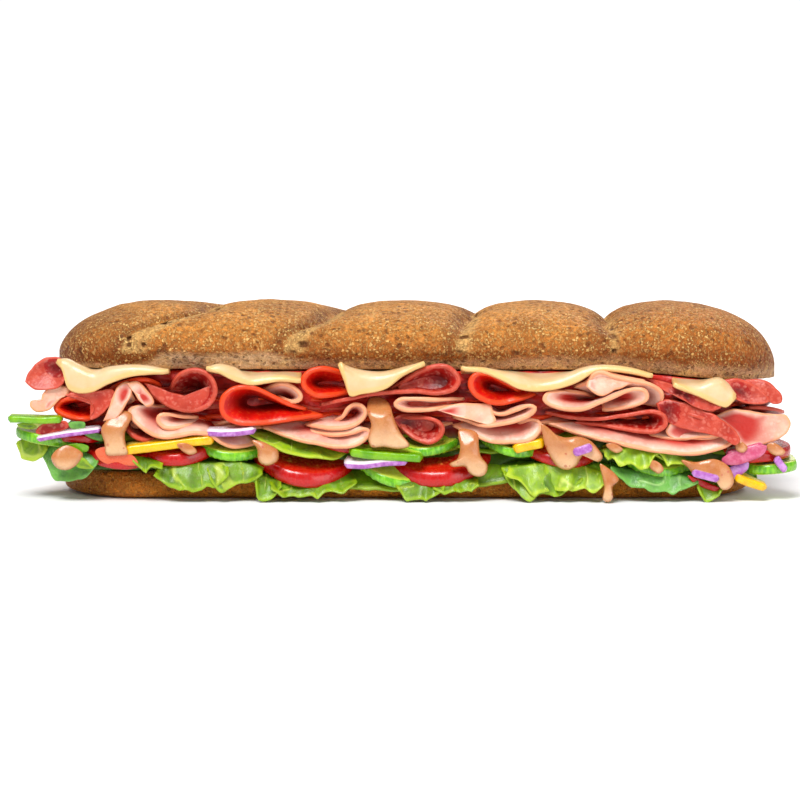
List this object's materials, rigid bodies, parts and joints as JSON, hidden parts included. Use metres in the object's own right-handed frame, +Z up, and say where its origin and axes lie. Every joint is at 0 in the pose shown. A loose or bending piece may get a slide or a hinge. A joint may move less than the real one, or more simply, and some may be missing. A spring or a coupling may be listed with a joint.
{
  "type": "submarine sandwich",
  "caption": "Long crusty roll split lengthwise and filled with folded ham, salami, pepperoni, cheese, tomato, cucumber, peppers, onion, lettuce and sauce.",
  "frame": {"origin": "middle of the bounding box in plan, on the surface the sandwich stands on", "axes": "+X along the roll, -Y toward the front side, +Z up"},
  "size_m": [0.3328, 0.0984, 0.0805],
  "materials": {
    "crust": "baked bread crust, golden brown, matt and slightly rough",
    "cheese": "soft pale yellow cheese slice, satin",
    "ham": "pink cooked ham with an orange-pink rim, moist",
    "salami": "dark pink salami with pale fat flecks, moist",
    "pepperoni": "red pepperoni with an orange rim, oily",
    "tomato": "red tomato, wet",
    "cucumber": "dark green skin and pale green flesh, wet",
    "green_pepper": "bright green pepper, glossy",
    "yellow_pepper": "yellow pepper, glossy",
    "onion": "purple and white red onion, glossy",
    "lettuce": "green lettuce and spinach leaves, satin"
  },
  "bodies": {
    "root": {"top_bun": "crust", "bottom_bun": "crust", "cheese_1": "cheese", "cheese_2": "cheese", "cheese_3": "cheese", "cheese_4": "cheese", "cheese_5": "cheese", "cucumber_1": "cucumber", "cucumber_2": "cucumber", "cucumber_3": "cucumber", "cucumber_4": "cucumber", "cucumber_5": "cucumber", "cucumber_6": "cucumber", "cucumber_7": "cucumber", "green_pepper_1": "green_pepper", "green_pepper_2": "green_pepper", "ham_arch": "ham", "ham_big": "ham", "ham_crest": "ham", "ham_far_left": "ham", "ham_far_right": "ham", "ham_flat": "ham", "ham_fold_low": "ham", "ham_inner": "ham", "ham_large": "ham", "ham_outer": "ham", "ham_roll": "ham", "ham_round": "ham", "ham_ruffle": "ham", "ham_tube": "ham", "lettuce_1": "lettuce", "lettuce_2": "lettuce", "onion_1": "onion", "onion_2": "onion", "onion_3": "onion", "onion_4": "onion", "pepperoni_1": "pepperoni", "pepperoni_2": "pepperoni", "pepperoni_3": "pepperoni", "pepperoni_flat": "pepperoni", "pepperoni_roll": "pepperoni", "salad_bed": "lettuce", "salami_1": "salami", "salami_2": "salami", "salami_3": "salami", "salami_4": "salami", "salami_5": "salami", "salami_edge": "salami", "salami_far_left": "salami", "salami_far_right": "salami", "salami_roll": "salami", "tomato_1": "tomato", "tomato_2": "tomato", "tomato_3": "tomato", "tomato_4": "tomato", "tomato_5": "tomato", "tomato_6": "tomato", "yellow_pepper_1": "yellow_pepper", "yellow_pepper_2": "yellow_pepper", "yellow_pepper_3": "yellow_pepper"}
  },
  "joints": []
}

○ ○ ○

▸ Task prompt
Reproduce the listing above verbatim, from first line to last.

▸ Task response
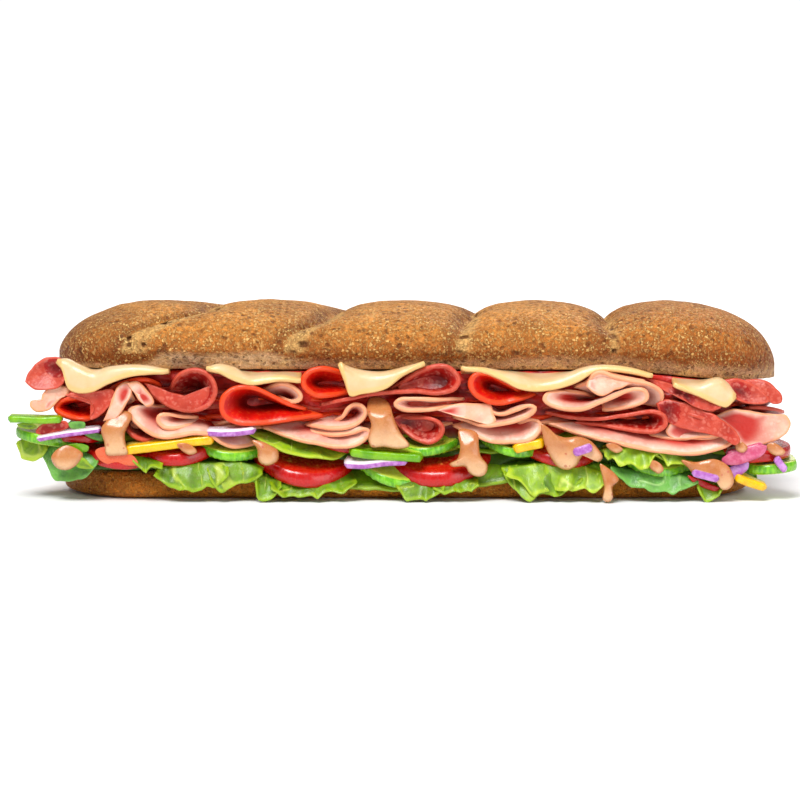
List this object's materials, rigid bodies, parts and joints as JSON, hidden parts included. Use metres in the object's own right-handed frame, +Z up, and say where its origin and axes lie. Every joint is at 0 in the pose shown. A loose or bending piece may get a slide or a hinge. A joint may move less than the real one, or more simply, and some may be missing. A spring or a coupling may be listed with a joint.
{
  "type": "submarine sandwich",
  "caption": "Long crusty roll split lengthwise and filled with folded ham, salami, pepperoni, cheese, tomato, cucumber, peppers, onion, lettuce and sauce.",
  "frame": {"origin": "middle of the bounding box in plan, on the surface the sandwich stands on", "axes": "+X along the roll, -Y toward the front side, +Z up"},
  "size_m": [0.3328, 0.0984, 0.0805],
  "materials": {
    "crust": "baked bread crust, golden brown, matt and slightly rough",
    "cheese": "soft pale yellow cheese slice, satin",
    "ham": "pink cooked ham with an orange-pink rim, moist",
    "salami": "dark pink salami with pale fat flecks, moist",
    "pepperoni": "red pepperoni with an orange rim, oily",
    "tomato": "red tomato, wet",
    "cucumber": "dark green skin and pale green flesh, wet",
    "green_pepper": "bright green pepper, glossy",
    "yellow_pepper": "yellow pepper, glossy",
    "onion": "purple and white red onion, glossy",
    "lettuce": "green lettuce and spinach leaves, satin"
  },
  "bodies": {
    "root": {"top_bun": "crust", "bottom_bun": "crust", "cheese_1": "cheese", "cheese_2": "cheese", "cheese_3": "cheese", "cheese_4": "cheese", "cheese_5": "cheese", "cucumber_1": "cucumber", "cucumber_2": "cucumber", "cucumber_3": "cucumber", "cucumber_4": "cucumber", "cucumber_5": "cucumber", "cucumber_6": "cucumber", "cucumber_7": "cucumber", "green_pepper_1": "green_pepper", "green_pepper_2": "green_pepper", "ham_arch": "ham", "ham_big": "ham", "ham_crest": "ham", "ham_far_left": "ham", "ham_far_right": "ham", "ham_flat": "ham", "ham_fold_low": "ham", "ham_inner": "ham", "ham_large": "ham", "ham_outer": "ham", "ham_roll": "ham", "ham_round": "ham", "ham_ruffle": "ham", "ham_tube": "ham", "lettuce_1": "lettuce", "lettuce_2": "lettuce", "onion_1": "onion", "onion_2": "onion", "onion_3": "onion", "onion_4": "onion", "pepperoni_1": "pepperoni", "pepperoni_2": "pepperoni", "pepperoni_3": "pepperoni", "pepperoni_flat": "pepperoni", "pepperoni_roll": "pepperoni", "salad_bed": "lettuce", "salami_1": "salami", "salami_2": "salami", "salami_3": "salami", "salami_4": "salami", "salami_5": "salami", "salami_edge": "salami", "salami_far_left": "salami", "salami_far_right": "salami", "salami_roll": "salami", "tomato_1": "tomato", "tomato_2": "tomato", "tomato_3": "tomato", "tomato_4": "tomato", "tomato_5": "tomato", "tomato_6": "tomato", "yellow_pepper_1": "yellow_pepper", "yellow_pepper_2": "yellow_pepper", "yellow_pepper_3": "yellow_pepper"}
  },
  "joints": []
}